If I was a proper literary analyst, here is where I would dive into the homoerotic undertones of Myŏng Sŏk and Chŏl Yŏng's relationship.

After their awkward reunion at Party headquarters, Myŏng Sŏk reflects on the last conversation he'd had with his friend, a few days before their military discharge. Sitting on the grassy riverbank surrounded by dragonflies, Chŏl Yŏng asked him what he wanted to do in the future.
   "I'll go into construction. I want to build grand, modern buildings with my own hands on this land that we've been defending. Buildings imbued with the spirit of the soldiers that protect the fatherland. What about you?"
   "Me? I'll become a flower."
   "?"
   "A single bright, fragrant flower to congratulate you on all those grand buildings you've constructed."
The flashback to a bucolic riverbank conversation from one's younger days is a staple of Korean romantic dramas. The flower metaphor seems like a weird thing to say to one's army bro, but Chŏl Yŏng remains committed to the image. At the story's end, as the two men part, they have this exchange:
   "See you at the dam's opening ceremony," Myŏng Sŏk said lightly.

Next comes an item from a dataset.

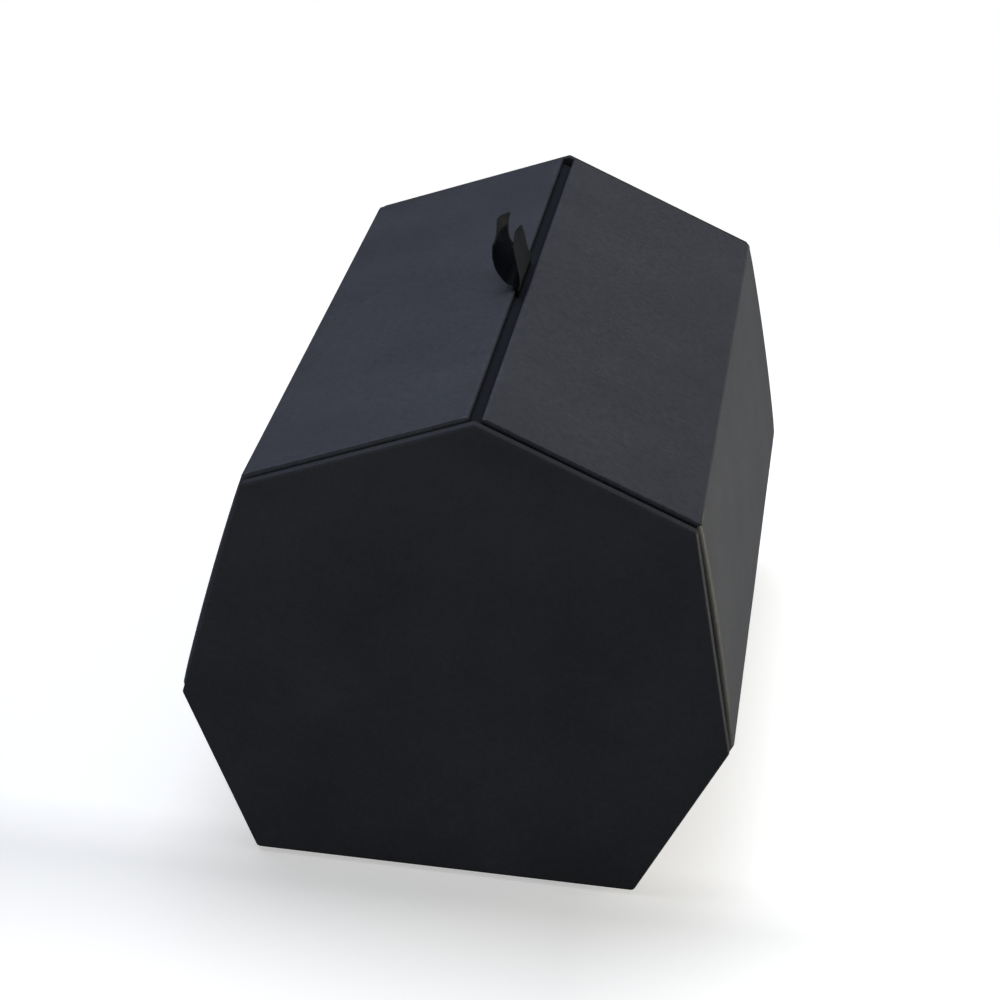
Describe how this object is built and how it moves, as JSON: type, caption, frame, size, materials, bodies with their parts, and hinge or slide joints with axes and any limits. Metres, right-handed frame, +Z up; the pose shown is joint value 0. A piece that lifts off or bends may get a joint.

   "Why wait til then? I'll visit all the time. And when it's completed, I'll be the flower of congratulations held to your bosom. Let this be a fresh departure for both of us."
   The two men embraced. 
I imagine that 11 years of compulsory military service often leads to some pretty close friendships, and it is intriguing to think that this could be one North Korean writer's subtle way of alluding to such relationships. Then again, in South Korea the bar for what two guys can do together before they are suspected of being "gay" is much higher than in the West, and North Korea may be the same way. But this is all a bit above my pay grade, so I'll just leave it there.